### [Work to do]
Repeat every entry in the listing below, exactly.
═════ Task material ═════
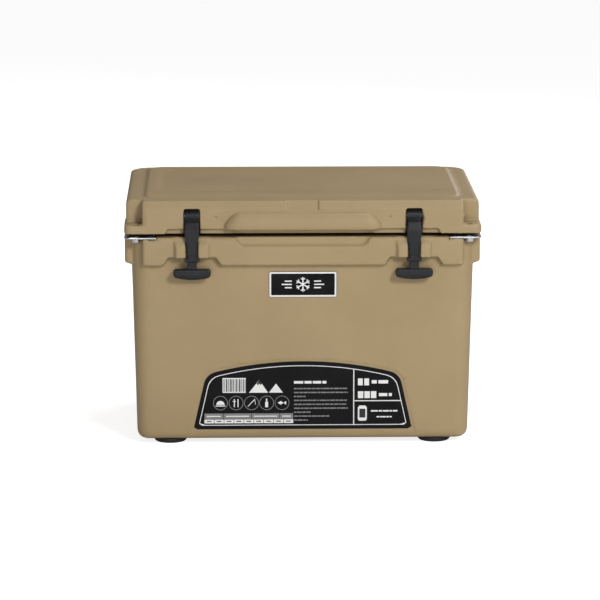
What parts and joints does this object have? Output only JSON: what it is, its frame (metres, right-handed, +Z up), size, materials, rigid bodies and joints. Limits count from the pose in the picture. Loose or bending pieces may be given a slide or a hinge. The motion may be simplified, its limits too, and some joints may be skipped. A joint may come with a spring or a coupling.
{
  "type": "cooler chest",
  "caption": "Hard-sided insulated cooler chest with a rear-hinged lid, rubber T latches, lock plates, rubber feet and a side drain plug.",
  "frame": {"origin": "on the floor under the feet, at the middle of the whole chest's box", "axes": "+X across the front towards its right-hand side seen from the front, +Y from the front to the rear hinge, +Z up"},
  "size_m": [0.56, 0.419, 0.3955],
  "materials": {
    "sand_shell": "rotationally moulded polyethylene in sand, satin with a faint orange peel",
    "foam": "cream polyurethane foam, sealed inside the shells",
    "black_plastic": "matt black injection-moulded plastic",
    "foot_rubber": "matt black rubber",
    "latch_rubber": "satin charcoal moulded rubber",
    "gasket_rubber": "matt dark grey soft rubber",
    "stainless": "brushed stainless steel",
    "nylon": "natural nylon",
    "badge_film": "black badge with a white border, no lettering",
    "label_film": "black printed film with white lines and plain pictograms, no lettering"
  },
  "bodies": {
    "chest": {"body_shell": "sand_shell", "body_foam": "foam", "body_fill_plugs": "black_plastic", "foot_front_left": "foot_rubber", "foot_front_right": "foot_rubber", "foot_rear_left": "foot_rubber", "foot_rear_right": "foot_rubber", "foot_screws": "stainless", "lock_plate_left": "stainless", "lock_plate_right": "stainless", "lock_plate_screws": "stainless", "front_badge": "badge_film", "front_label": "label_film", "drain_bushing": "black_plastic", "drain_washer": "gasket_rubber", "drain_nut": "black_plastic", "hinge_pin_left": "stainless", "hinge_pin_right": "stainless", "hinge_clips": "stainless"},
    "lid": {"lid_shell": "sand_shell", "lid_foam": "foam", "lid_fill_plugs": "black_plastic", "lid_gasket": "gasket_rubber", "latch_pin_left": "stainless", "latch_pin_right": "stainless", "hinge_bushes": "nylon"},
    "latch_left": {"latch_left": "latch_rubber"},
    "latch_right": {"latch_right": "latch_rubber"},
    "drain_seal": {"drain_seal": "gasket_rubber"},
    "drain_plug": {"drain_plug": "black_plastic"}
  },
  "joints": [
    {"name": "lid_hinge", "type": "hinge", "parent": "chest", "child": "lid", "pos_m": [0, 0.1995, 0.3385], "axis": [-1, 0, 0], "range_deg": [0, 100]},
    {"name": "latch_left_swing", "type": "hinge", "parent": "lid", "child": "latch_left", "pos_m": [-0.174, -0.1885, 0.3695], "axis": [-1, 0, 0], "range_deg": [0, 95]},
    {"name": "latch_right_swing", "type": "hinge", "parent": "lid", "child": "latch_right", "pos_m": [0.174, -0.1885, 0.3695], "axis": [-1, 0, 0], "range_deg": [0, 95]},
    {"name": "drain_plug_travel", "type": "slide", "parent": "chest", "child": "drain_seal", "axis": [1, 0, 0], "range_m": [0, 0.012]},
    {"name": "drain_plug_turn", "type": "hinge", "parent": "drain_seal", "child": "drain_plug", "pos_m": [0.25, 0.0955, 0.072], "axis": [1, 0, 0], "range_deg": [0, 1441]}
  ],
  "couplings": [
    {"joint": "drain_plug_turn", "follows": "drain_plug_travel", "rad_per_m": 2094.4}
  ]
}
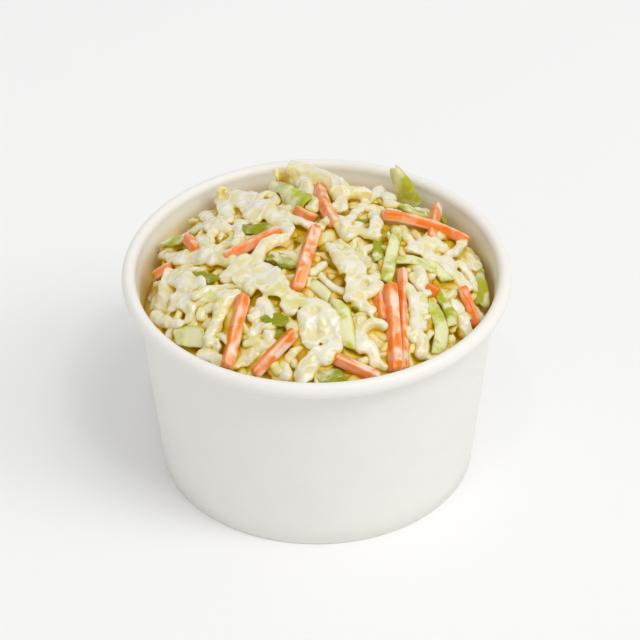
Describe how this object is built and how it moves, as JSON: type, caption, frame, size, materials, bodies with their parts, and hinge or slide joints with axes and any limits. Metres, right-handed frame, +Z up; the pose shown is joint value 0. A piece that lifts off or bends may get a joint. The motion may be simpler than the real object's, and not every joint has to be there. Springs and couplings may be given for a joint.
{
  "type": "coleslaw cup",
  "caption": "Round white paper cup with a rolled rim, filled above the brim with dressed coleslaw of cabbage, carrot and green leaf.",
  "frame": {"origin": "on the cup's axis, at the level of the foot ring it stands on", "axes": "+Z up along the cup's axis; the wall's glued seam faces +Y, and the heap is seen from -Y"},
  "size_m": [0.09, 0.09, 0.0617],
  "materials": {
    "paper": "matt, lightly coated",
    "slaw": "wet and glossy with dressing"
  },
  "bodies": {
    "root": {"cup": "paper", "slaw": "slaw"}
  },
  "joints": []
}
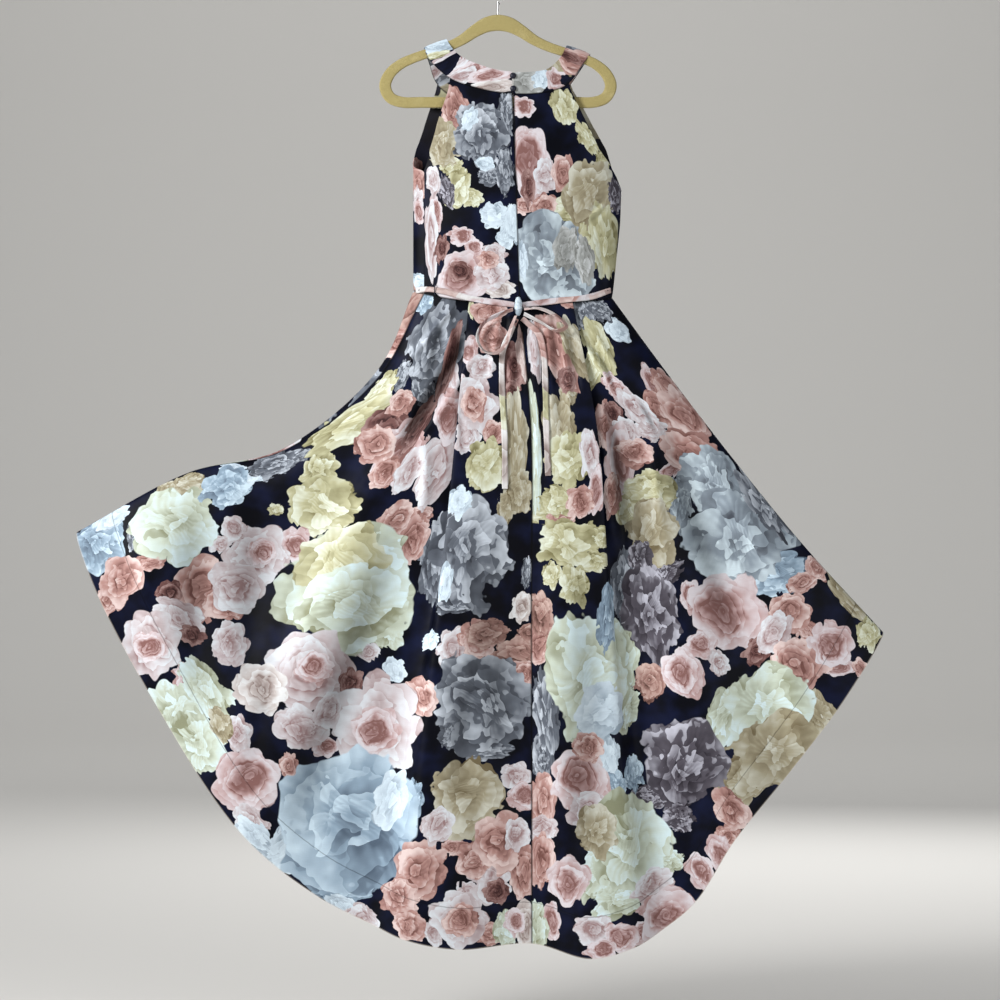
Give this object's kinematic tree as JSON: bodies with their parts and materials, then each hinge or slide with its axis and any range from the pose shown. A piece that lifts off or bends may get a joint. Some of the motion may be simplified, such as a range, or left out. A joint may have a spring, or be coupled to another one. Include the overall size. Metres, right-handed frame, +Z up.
═════
### [Written solution]
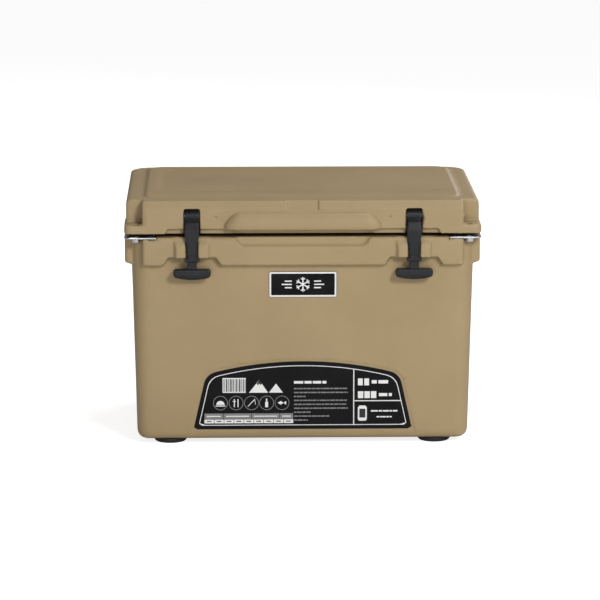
What parts and joints does this object have? Output only JSON: what it is, its frame (metres, right-handed, +Z up), size, materials, rigid bodies and joints. Limits count from the pose in the picture. Loose or bending pieces may be given a slide or a hinge. The motion may be simplified, its limits too, and some joints may be skipped. A joint may come with a spring or a coupling.
{
  "type": "cooler chest",
  "caption": "Hard-sided insulated cooler chest with a rear-hinged lid, rubber T latches, lock plates, rubber feet and a side drain plug.",
  "frame": {"origin": "on the floor under the feet, at the middle of the whole chest's box", "axes": "+X across the front towards its right-hand side seen from the front, +Y from the front to the rear hinge, +Z up"},
  "size_m": [0.56, 0.419, 0.3955],
  "materials": {
    "sand_shell": "rotationally moulded polyethylene in sand, satin with a faint orange peel",
    "foam": "cream polyurethane foam, sealed inside the shells",
    "black_plastic": "matt black injection-moulded plastic",
    "foot_rubber": "matt black rubber",
    "latch_rubber": "satin charcoal moulded rubber",
    "gasket_rubber": "matt dark grey soft rubber",
    "stainless": "brushed stainless steel",
    "nylon": "natural nylon",
    "badge_film": "black badge with a white border, no lettering",
    "label_film": "black printed film with white lines and plain pictograms, no lettering"
  },
  "bodies": {
    "chest": {"body_shell": "sand_shell", "body_foam": "foam", "body_fill_plugs": "black_plastic", "foot_front_left": "foot_rubber", "foot_front_right": "foot_rubber", "foot_rear_left": "foot_rubber", "foot_rear_right": "foot_rubber", "foot_screws": "stainless", "lock_plate_left": "stainless", "lock_plate_right": "stainless", "lock_plate_screws": "stainless", "front_badge": "badge_film", "front_label": "label_film", "drain_bushing": "black_plastic", "drain_washer": "gasket_rubber", "drain_nut": "black_plastic", "hinge_pin_left": "stainless", "hinge_pin_right": "stainless", "hinge_clips": "stainless"},
    "lid": {"lid_shell": "sand_shell", "lid_foam": "foam", "lid_fill_plugs": "black_plastic", "lid_gasket": "gasket_rubber", "latch_pin_left": "stainless", "latch_pin_right": "stainless", "hinge_bushes": "nylon"},
    "latch_left": {"latch_left": "latch_rubber"},
    "latch_right": {"latch_right": "latch_rubber"},
    "drain_seal": {"drain_seal": "gasket_rubber"},
    "drain_plug": {"drain_plug": "black_plastic"}
  },
  "joints": [
    {"name": "lid_hinge", "type": "hinge", "parent": "chest", "child": "lid", "pos_m": [0, 0.1995, 0.3385], "axis": [-1, 0, 0], "range_deg": [0, 100]},
    {"name": "latch_left_swing", "type": "hinge", "parent": "lid", "child": "latch_left", "pos_m": [-0.174, -0.1885, 0.3695], "axis": [-1, 0, 0], "range_deg": [0, 95]},
    {"name": "latch_right_swing", "type": "hinge", "parent": "lid", "child": "latch_right", "pos_m": [0.174, -0.1885, 0.3695], "axis": [-1, 0, 0], "range_deg": [0, 95]},
    {"name": "drain_plug_travel", "type": "slide", "parent": "chest", "child": "drain_seal", "axis": [1, 0, 0], "range_m": [0, 0.012]},
    {"name": "drain_plug_turn", "type": "hinge", "parent": "drain_seal", "child": "drain_plug", "pos_m": [0.25, 0.0955, 0.072], "axis": [1, 0, 0], "range_deg": [0, 1441]}
  ],
  "couplings": [
    {"joint": "drain_plug_turn", "follows": "drain_plug_travel", "rad_per_m": 2094.4}
  ]
}
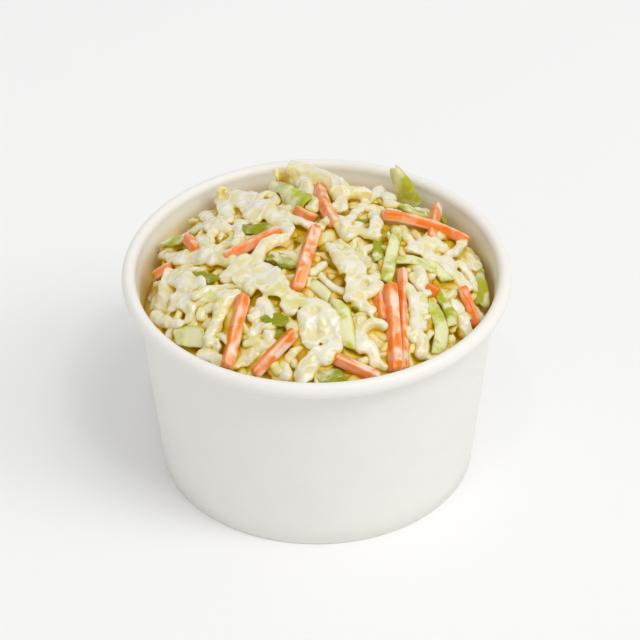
Describe how this object is built and how it moves, as JSON: type, caption, frame, size, materials, bodies with their parts, and hinge or slide joints with axes and any limits. Metres, right-handed frame, +Z up; the pose shown is joint value 0. A piece that lifts off or bends may get a joint. The motion may be simpler than the real object's, and not every joint has to be there. Springs and couplings may be given for a joint.
{
  "type": "coleslaw cup",
  "caption": "Round white paper cup with a rolled rim, filled above the brim with dressed coleslaw of cabbage, carrot and green leaf.",
  "frame": {"origin": "on the cup's axis, at the level of the foot ring it stands on", "axes": "+Z up along the cup's axis; the wall's glued seam faces +Y, and the heap is seen from -Y"},
  "size_m": [0.09, 0.09, 0.0617],
  "materials": {
    "paper": "matt, lightly coated",
    "slaw": "wet and glossy with dressing"
  },
  "bodies": {
    "root": {"cup": "paper", "slaw": "slaw"}
  },
  "joints": []
}
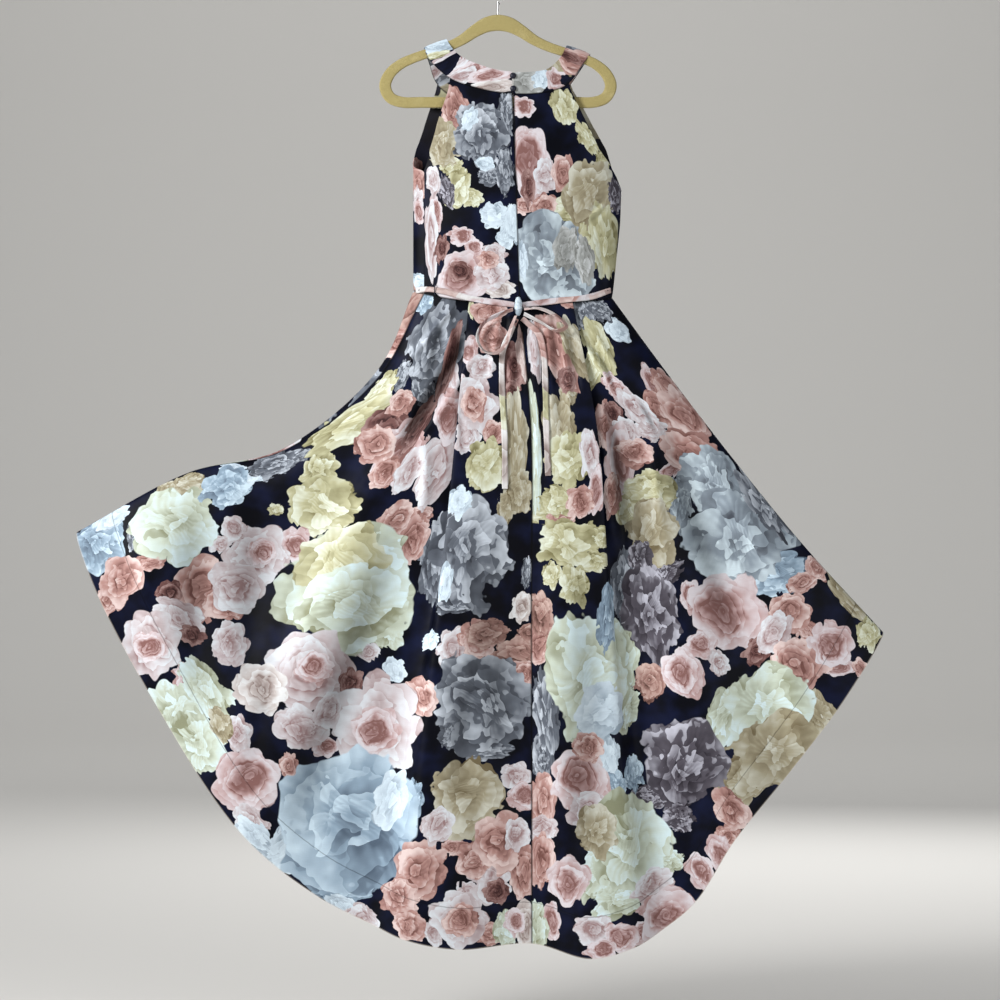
Give this object's kinematic tree as JSON: bodies with their parts and materials, then each hinge or slide with its axis and any range from the pose shown. A piece that lifts off or bends may get a joint. Some of the motion may be simplified, such as a range, or left out. A joint may have a spring, or be coupled to another one. Include the overall size. Metres, right-handed frame, +Z up.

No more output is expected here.